2. We know what to do and have the tools to do it
More than a dozen countries have enjoyed a shrinking emissions rate for more than a decade, the panel said, with some seeing 4% annual declines consistent with a 2°C warmer world. There are cost-effective methods of cutting carbon that together could meet half the 2030 emissions target. Solar and wind costs fell 85% and 55% between 2010 and 2019, making them now cheaper than fossil-fuel-powered electricity generation in many places. Carbon-free and low carbon technologies, including nuclear and hydroelectric power, made up 37% of the electricity generated globally in 2019. The report heralds “digitalization” — robotics, AI, the internet of things — as a powerful way to increase energy efficiency and manage renewable power.
3. Carbon removal is “unavoidable” to reach net zero
Keeping to the 1.5°C or even 2°C warming limit will be increasingly difficult without going into what scientists call “overshoot,” or surpassing the limit and then clawing back down. That means carbon removal is “unavoidable” for a path to net-zero emissions, the IPCC said. There are many ways to draw down CO₂. Some of them are tested by hundreds of millions of years of evolution, like halting deforestation and regrowing dense forests. Others are new and increasingly attracting investment, such as direct-air capture that scrapes carbon right out of the air.
To fall back below the 1.5°C target by 2100, the IPCC wrote, practices and policies — many of them still embryonic — would have to draw down almost a decade of CO₂ emissions, according to scenarios that “are subject to increased feasibility concerns.”
4. Behavior matters
Climate scientists use the term mitigation to encompass all the ways that the causes of climate change can be tamped down. For the first time in an IPCC study focusing on these prevention methods, scientists looked at carbon-cutting from the demand side. Scaled behavioral and cultural changes, they found, can wring out 40 to 70% of emissions compared with recent trends. Beef consumption, air travel and building energy use are all areas where the combined decisions of many people can have a substantial impact.

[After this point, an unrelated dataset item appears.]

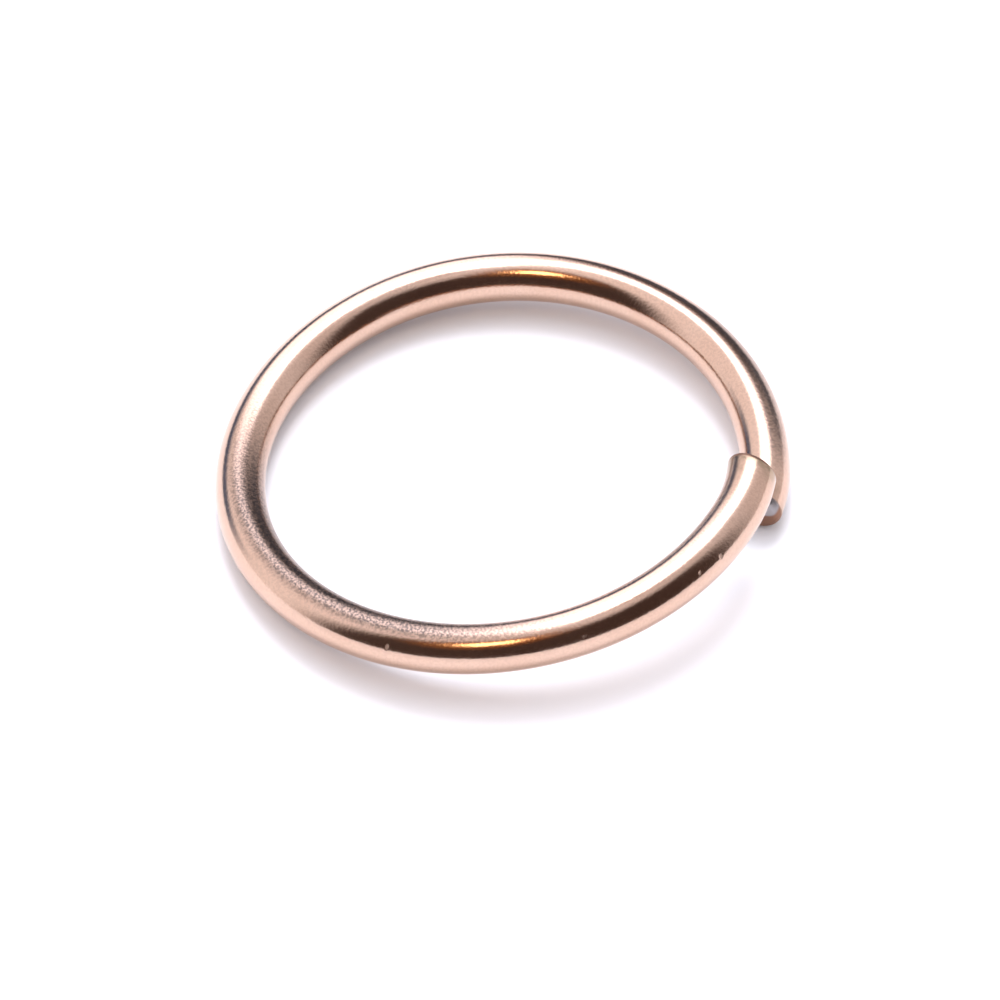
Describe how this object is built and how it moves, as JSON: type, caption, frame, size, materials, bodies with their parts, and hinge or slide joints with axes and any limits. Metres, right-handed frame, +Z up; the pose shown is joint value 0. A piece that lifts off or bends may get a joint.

Social science has rarely been a part of the IPCC process, but that changed as authors reviewed 100,000 relevant papers generated in recent years from those disciplines. The new report chapter dovetails with recent analyses quantifying just how much more wealthy people emit than everyone else: The top 1% of emitters are responsible for 70 times more pollution than people in the bottom 50%.
5. Politics shapes the process
Media coverage of IPCC releases tends to focus on what’s called the “summary for policymakers,” a condensed version of the doorstop assessment. Every line of this document must be agreed on by delegates from 195 countries and the scientists who wrote the report. The approval session for the latest report lasted two weeks and was held virtually with hundreds of participants. Wrangling toward the end led to a 40-hour weekend sprint to push the report through the approval process. The IPCC’s work is scientific, but this layer of geopolitics leads to competition over every word, as negotiators to try to embed in final language protections of their own national interests. Although the summary must always reflect the science in the longer report, they don’t always match perfectly.
Sometimes, scientists lay bare a core problem in a way that diplomats never would. Such as when they write: “The interaction between politics, economics and power relationships is central to explaining why broad commitments do not always translate to urgent action.”